One day a year, you have to deal with frosting. This is that day.
Though frosting itself doesn't take too much effort to clean up (we're hoping it's concentrated in little party plates you can dump in the garbage), because most frostings are butter-based, they'll leave behind an oily residue that will obstinately cling to clothing and home textiles. As with all stains, get anything that's been spotted with frosting into the washing machine as soon as possible, and make sure you've scraped off all the excess frosting, or you'll have a thin film of congealed butter on the entire load of clothing. Also, run the load on the hottest setting -- water by itself won't do much to combat a butter stain, but hot water can quickly melt out the oil and send it down the drain.
Just like with walls, kids just don't understand why everyone is always telling them not to touch windows. Why should they when it's so fun to press their little noses against windows, puff up their cheeks and happily bang on them with dirty hands?
Luckily for you, that old urban legend about washing windows with newspaper really works! A sheet of newspaper crumpled into a ball (don't try to do it with a flat sheet, or you won't get an even clean) combined with any glass cleaner or homemade ammonia-based cleanser will clean glass without leaving behind any streaks. Bonus: Newspaper will leave behind a dirt-resistant film that keeps glass from smudging.

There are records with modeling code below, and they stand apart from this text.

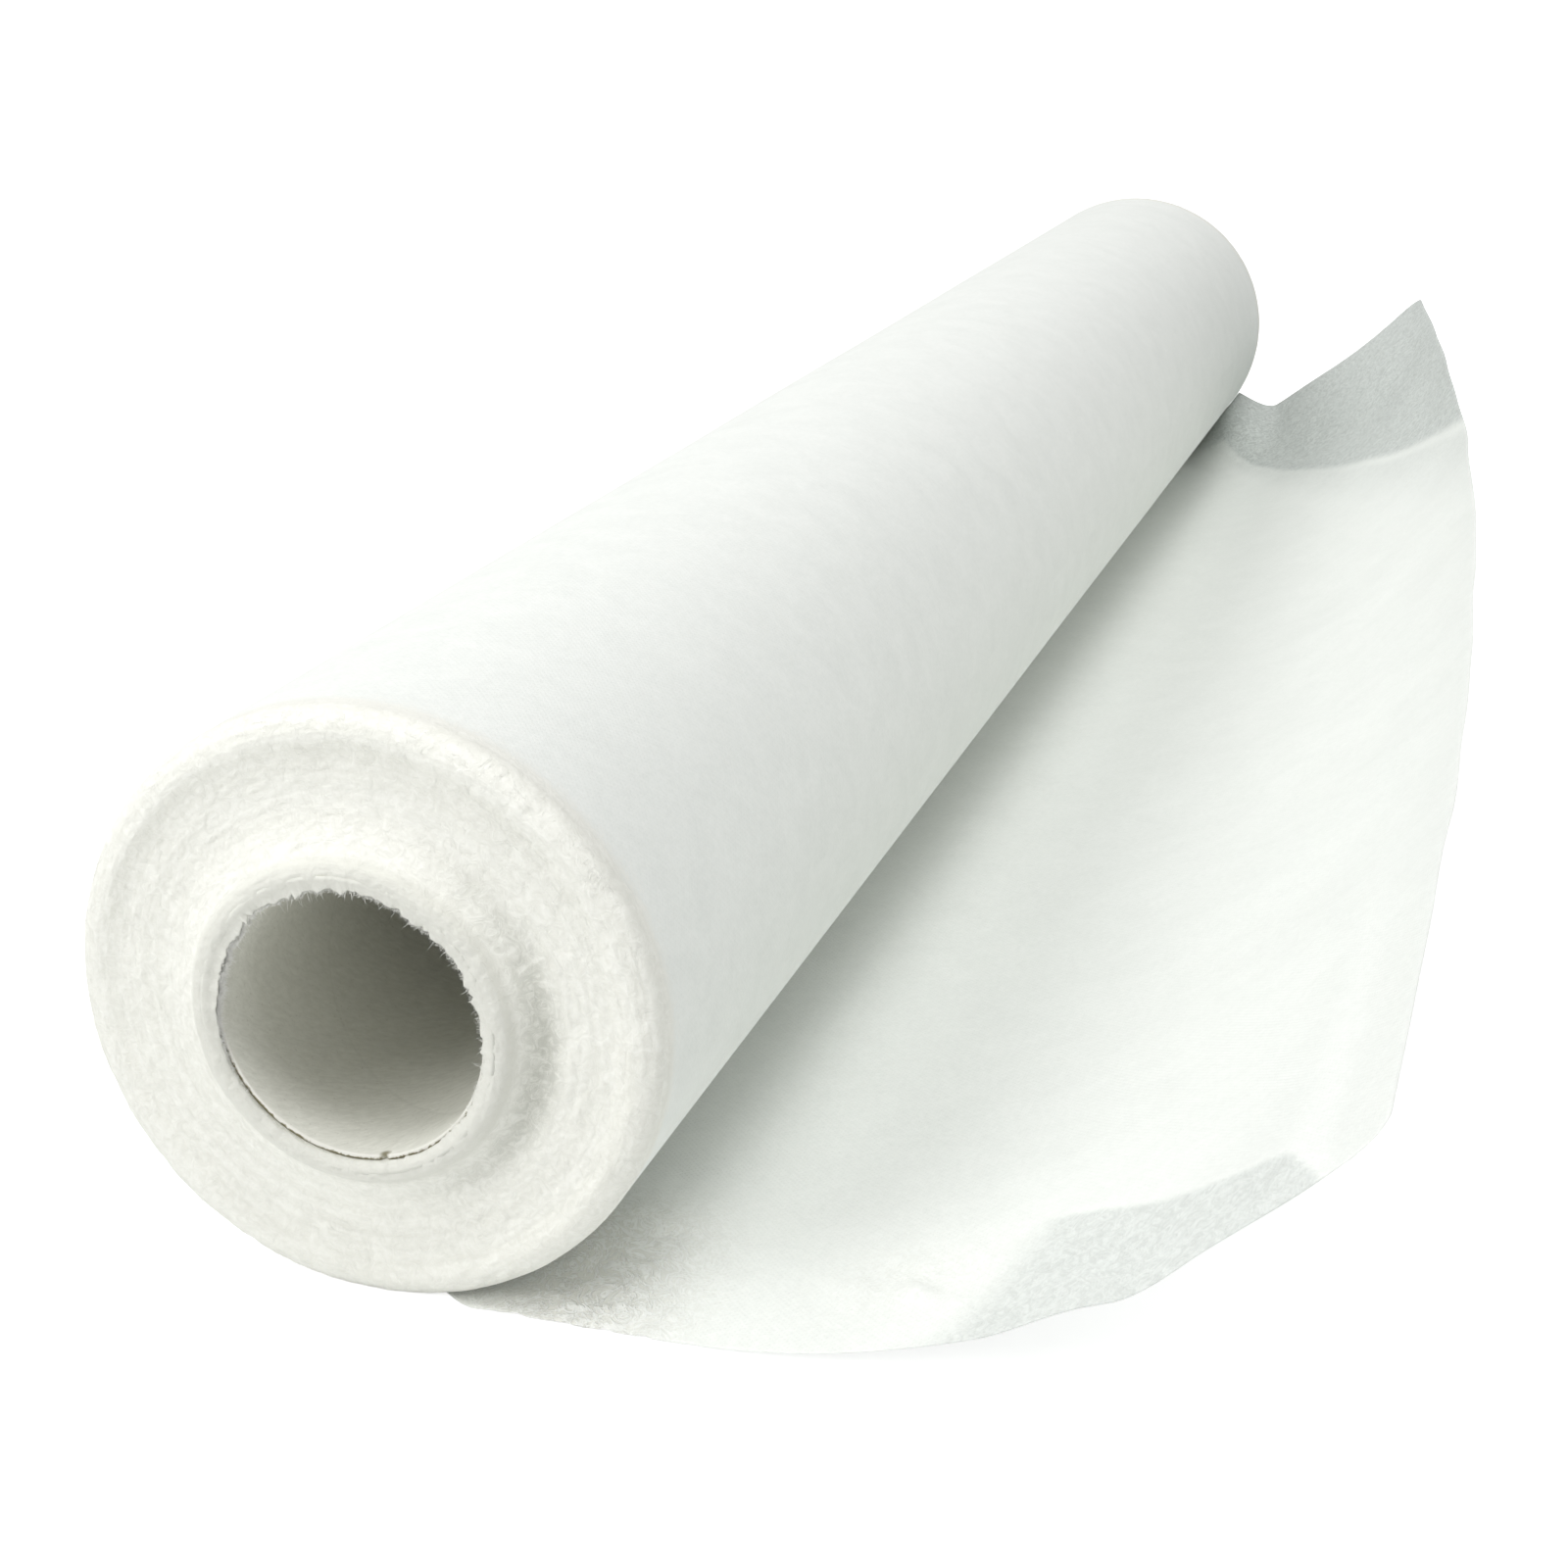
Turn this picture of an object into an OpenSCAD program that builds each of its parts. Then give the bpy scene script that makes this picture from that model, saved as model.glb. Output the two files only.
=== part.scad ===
// Nonwoven table cover roll: one long web of spunbond cloth wound on a paper
// tube, lying on its side with the free end drawn out from under it.
// The roll's axis runs along Y and the free end runs out towards +X.
// The origin is on the axis of the tube's bore, halfway along the web's width.
// The turns have slid a little along the tube, so the inner ones stand proud
// of the near end (-Y) and lie as much below the far end.

/* [Web] */
// Width of the web, which is the length of the roll
web_w = 1200; // [600:10:1800]
// Diameter over the outermost turn
roll_d = 170; // [150:1:260]
// Thickness of the cloth
web_t = 0.45; // [0.3:0.05:1.5]

/* [Core] */
// Bore of the paper tube
core_bore = 76; // [40:1:80]
// Wall of the paper tube
core_wall = 1.5; // [1:0.1:4]
// Gap between the tube and the innermost turn
core_gap = 0.1; // [0.05:0.05:0.5]
// How far the tube's near end lies inside the innermost turns
core_inset = 2.5; // [0:0.5:5]

/* [Wound ends] */
// How far the innermost turns stand out past the outer ones
stand_out = 8.5; // [2:0.5:25]
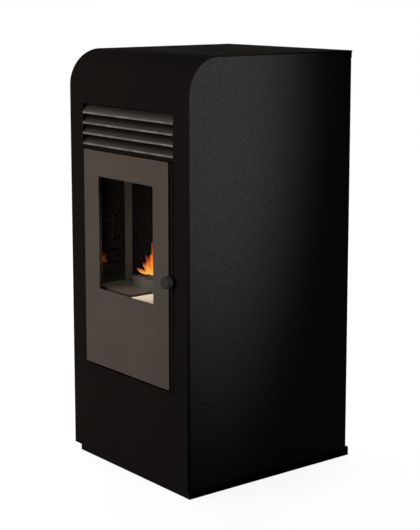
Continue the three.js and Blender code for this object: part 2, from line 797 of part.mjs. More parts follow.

This should be a no-brainer, but disposable cups and plates are absolutely essential for a kid's party if you don't want to spend hours washing dishes afterward. Not only do they make cleanup possible with just a garbage bag and an extra hand, but they're entirely replaceable -- no need to worry about breakage or loss.
If green guilt is getting to you about disposables' eventual landfill destiny, remember that plenty of paper and plastic plates are reusable these days, and plenty of varieties can actually be recycled. Give yourself a break, and think of all the water and electricity you're saving by not running the dishwasher.